## Exercise instructions
Repeat the material exactly, leaving nothing out.

▼▼▼

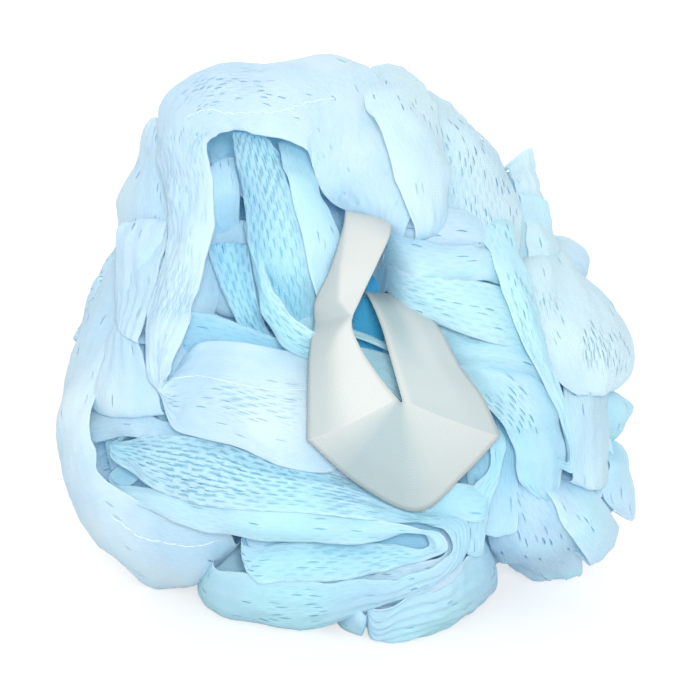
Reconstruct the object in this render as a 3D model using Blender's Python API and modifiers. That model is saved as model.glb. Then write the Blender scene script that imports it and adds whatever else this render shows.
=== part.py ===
# Bath pouf: one long strip of knitted nylon netting gathered back and forth into soft loops,
# cinched at its heart by a cord, with a satin ribbon as the hanging loop.
#
# The pouf is drawn in its own face frame and then leans back on the floor. In that frame x runs
# across the face, y up it and z out of it, and the loops are noted in millimetres as
# (x, y, z) of one selvedge followed by (x, y, z) of the other, station by station along the strip.

import math

import bmesh
import bpy
from mathutils import Vector

# Sizes in metres
POUF_RADIUS = 0.066
POUF_HALF_DEPTH = 0.050
LEAN = math.radians(20.0)
FLATTENED = 0.0030
FLOOR_TRIM = 0.0003
NET_THICKNESS = 0.0008
NECK_WIDTH = 0.0050
LOBE_RADIUS = 0.0160
LOBE_OFFSET = 0.0170
WAIST_RADIUS = 0.0050
TIE_CORD = 0.0020
TIE_TURNS = 2.25
RIBBON_WIDTH = 0.020
RIBBON_THICKNESS = 0.0006
CLEARANCE = 0.0004
BACK_WIDTH = 0.034
BACK_RADIUS = 0.052
BACK_SLACK = 0.005
BACK_DEPTH = 0.054

# Roundness of a strip's section, as a share of its width, and the longest step along it
CROWN = 0.15
TUCK = 0.15
RIBBON_CROWN = 0.06
ROW_PITCH = 0.016
SPARE_PITCH = 0.35
WIDE_STRIP = 0.016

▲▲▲

## Problem solution
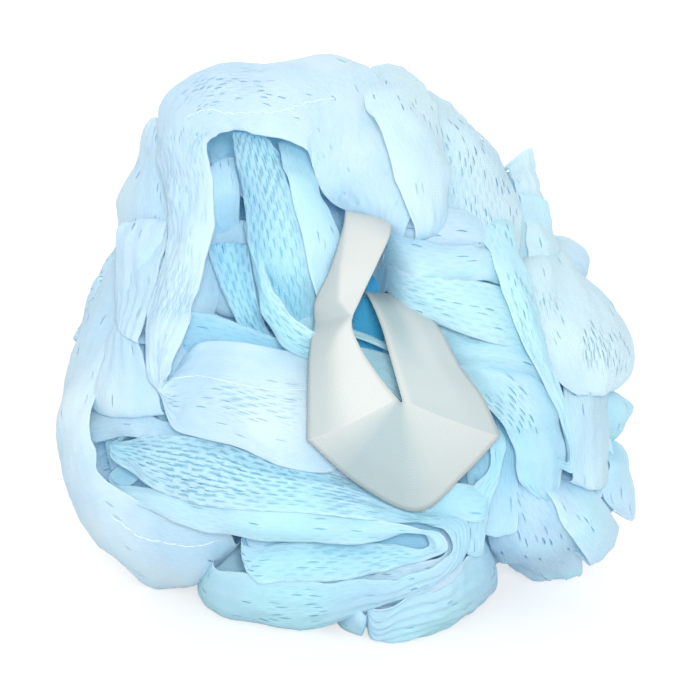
Reconstruct the object in this render as a 3D model using Blender's Python API and modifiers. That model is saved as model.glb. Then write the Blender scene script that imports it and adds whatever else this render shows.
=== part.py ===
# Bath pouf: one long strip of knitted nylon netting gathered back and forth into soft loops,
# cinched at its heart by a cord, with a satin ribbon as the hanging loop.
#
# The pouf is drawn in its own face frame and then leans back on the floor. In that frame x runs
# across the face, y up it and z out of it, and the loops are noted in millimetres as
# (x, y, z) of one selvedge followed by (x, y, z) of the other, station by station along the strip.

import math

import bmesh
import bpy
from mathutils import Vector

# Sizes in metres
POUF_RADIUS = 0.066
POUF_HALF_DEPTH = 0.050
LEAN = math.radians(20.0)
FLATTENED = 0.0030
FLOOR_TRIM = 0.0003
NET_THICKNESS = 0.0008
NECK_WIDTH = 0.0050
LOBE_RADIUS = 0.0160
LOBE_OFFSET = 0.0170
WAIST_RADIUS = 0.0050
TIE_CORD = 0.0020
TIE_TURNS = 2.25
RIBBON_WIDTH = 0.020
RIBBON_THICKNESS = 0.0006
CLEARANCE = 0.0004
BACK_WIDTH = 0.034
BACK_RADIUS = 0.052
BACK_SLACK = 0.005
BACK_DEPTH = 0.054

# Roundness of a strip's section, as a share of its width, and the longest step along it
CROWN = 0.15
TUCK = 0.15
RIBBON_CROWN = 0.06
ROW_PITCH = 0.016
SPARE_PITCH = 0.35
WIDE_STRIP = 0.016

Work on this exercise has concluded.